Building Docker Container Image

5 minute read Modified:

Hi! We are back to another post in PPL series. Here, I will explain about how our team build small and efficient docker image that is used to ship and deploy our server side application. Our server side application is Django-based app. So this article can also serve as reference on how to build another similar python based server side application. I will skip most of the container vs VM explanation. So, you are expected to be already familiar with docker fundamental concepts such as container, container image, its layers, and container registry.

Explaining things in top-down approach is faster to write down. So, without further ado, this is our team Django app Dockerfile.

FROM python:3.8-alpine as builder

RUN apk add --no-cache postgresql-dev gcc python3-dev musl-dev libffi-dev

WORKDIR /app/
COPY requirements.txt ./
COPY requirements-prod.txt ./
RUN pip wheel --no-cache-dir \
              --wheel-dir /app/wheels \
              -r requirements-prod.txt


FROM python:3.8-alpine

RUN apk add --no-cache libpq postgresql-client

WORKDIR /app
COPY --from=builder /app/wheels/ /wheels
RUN pip install --upgrade pip
RUN pip install --no-cache /wheels/*

COPY . /app/

EXPOSE 8000

ENV DATABASE_URL 'sqlite:///db.sqlite3'
ENV DJANGO_SETTINGS_MODULE 'dblood.settings.production'
ENV DEBUG 'False'

CMD ["gunicorn", "dblood.wsgi", "--bind", "0.0.0.0:8000"]

You like fast and small things right? No? But production environment does. With this configuration we can achive docker container image of size 176MB. It's still pretty big compared to docker container image of critical systems such as nginx. But, hey, its a python based app so we can overlook this once. Here is the comparison to other versions of our Dockerfile.

$ docker images giovanism/dblood
REPOSITORY          TAG                 IMAGE ID            CREATED             SIZE
giovanism/dblood    single              0861531f0246        59 seconds ago      336MB
giovanism/dblood    multi               64fdd2ca2bd8        5 minutes ago       176MB
giovanism/dblood    staging             02b3ae30dc17        2 days ago          1.13GB

From here on is for nerds who want to know which line does what. To achieve such result we employed several techniques. Well, not all techniques explained here will give significant results, but I hope they are usefull to keep in mind.

Alpine Base Image

One of the easiest thing to do to reduce your docker container image size is to change your base image to alpine. Alpine is one of many GNU/Linux distros that is available on official dockerhub container image library. Its meant to be lightweight by using musl libc and busybox instead of the more popular GNU based variant. Using musl libc can be quiet tricky when your app depends on compiled binary because they have to be compiled and run against the same libc.

Moreover musl is not a silver bullet. By trading glib with musl you have to give up on locale support and many improvements and fixes that glib developers have work over the decades they are being maintained. Point is, your milage may vary, but musl will work most of the time.

Multi Stage Build

Here we also employ multi stage build.

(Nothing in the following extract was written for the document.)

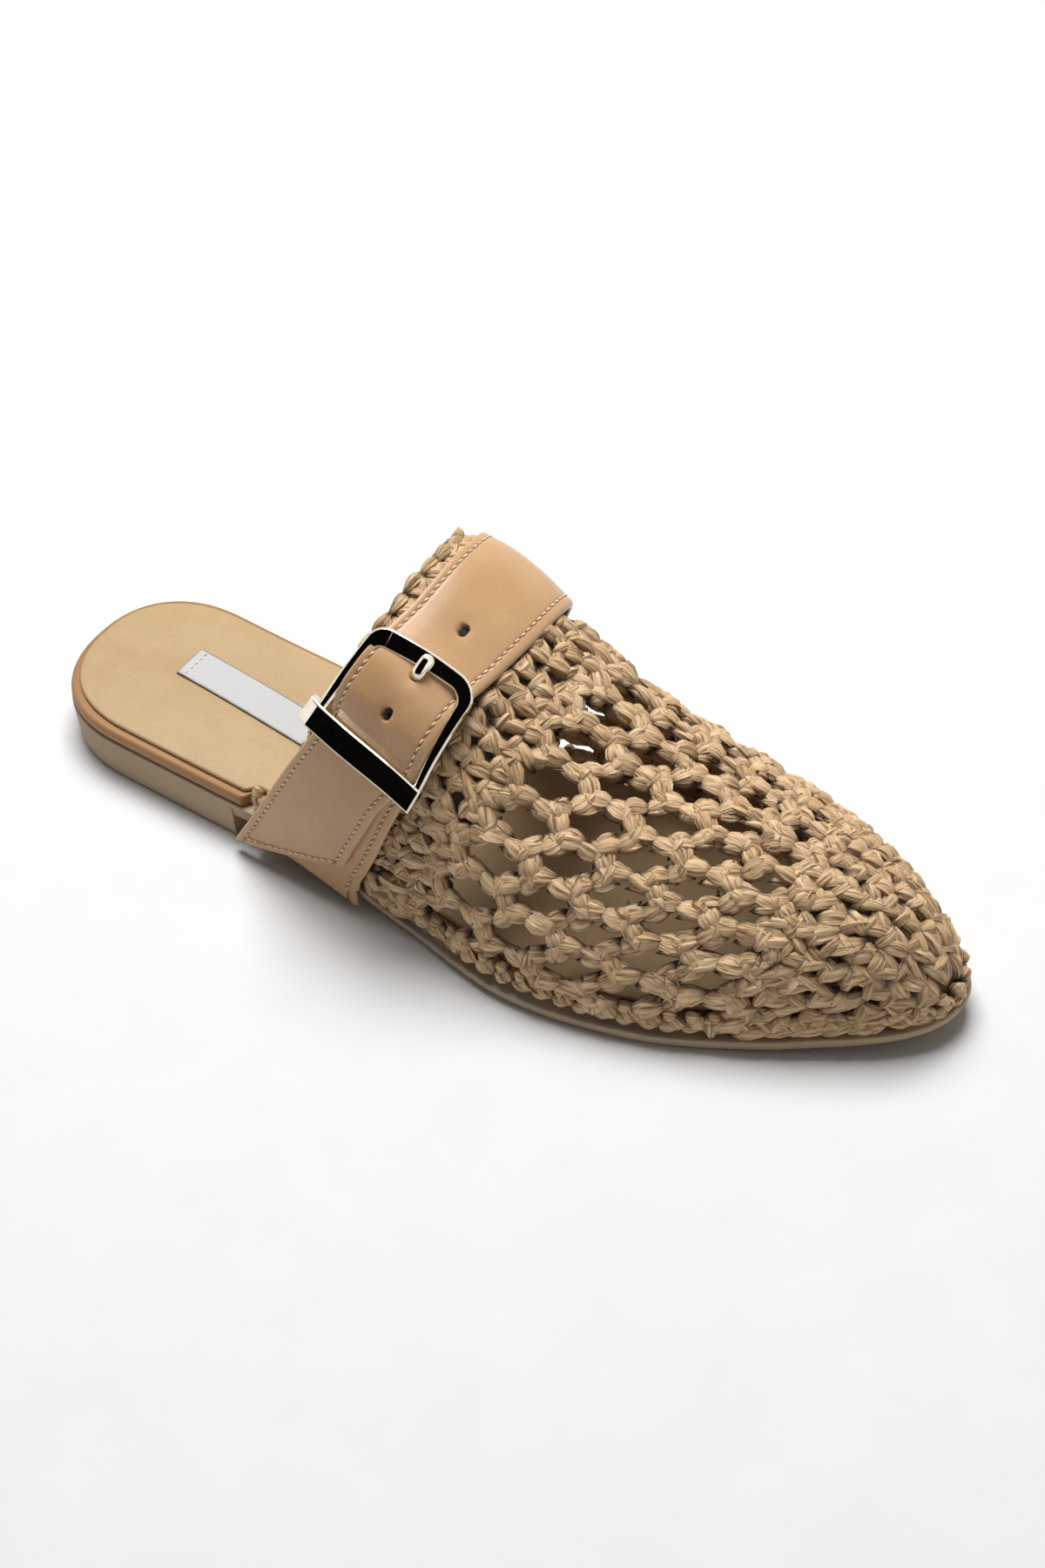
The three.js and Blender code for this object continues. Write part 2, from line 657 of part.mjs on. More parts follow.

You can notice this from multiple FROM command in our Dockerfile. We have a build stage and the unnamed final stage. In a multi stage build, only the final stage will be tagged as our -t <tag-name> docker container image. Whats special is the fact that it doesn't directly depend on the previous stages layers. Instead, we use COPY command to move artifacts from previous stages to our final image.

So, thats the basic idea. Here in our python app we use the build stage to build build dependency for some packages in requirements-prod.txt file. They are not installed; however, they are used to build python wheel packages as artifact. What's special about python wheel packages is that they no longer need further building or compilation like some packages straight from PyPI. Thus we can install them on our final stage without their build dependency. However, this doesn't apply to runtime dependency. You still have to install them.

Separete Your Dev And Prod Packages

Well, this is obvious. But there aren't many decent dependency management for python packages. So, we maintain 3 requirements.txt file one for common, dev, and prod dependencies. Other alternative such as pipenv comes to mind but it introduces lots of dependency in itself.

RUN Sequence Matters

This is more of a tip rather than technique. You can write your Dockerfile RUN commands in a way that utilize your cache more efficiently. Example such as installing from requirements.txt first before copying your app sources. This way you are less likely to install your dependency over and over again because of changes in your source files.

Okay, this is about what I can explain here with my already short time. Thank you and see you again in another posts.

P.S.

Okay here is some additional content about our container orchestration. Currently, we run and serve our applications inside containers, except for some proxy logics which is run by normal Nginx daemon. This is configured using plain old docker-compose.yml file. api container is the one I explained on how to build the docker container image previously.


                    +-----------------------------------+
 +------------------+               NGINX               +-----------------+
 |                  +-----------------------------------+                 |
 |          +--------^     +--^                                           |
 | 8000:8000|              |8080:8000                                     |
 | +---------------------------+  +-------------------------------------+ |
 | |        default net        |  |            internal net             | |  <--+  container network
 | +---------------------------+  +-------------------------------------+ |
 |         ^              ^           ^            ^               ^      |
 | +----------------+ +--------------------+ +------------+ +-----------+ |
 | |      web       | |         api        | |     db     | |  memcache | |  <--+  containers
 | +----------------+ +--------------------+ +------------+ +-----------+ |
 |      ^ /media_path       ^ /media_path      ^ /data/postgresql         |
 |    +------------------------------------------------------------+      |
 +----+                                                            +------+
      |                        HOST VOLUMES                        |
      +------------------------------------------------------------+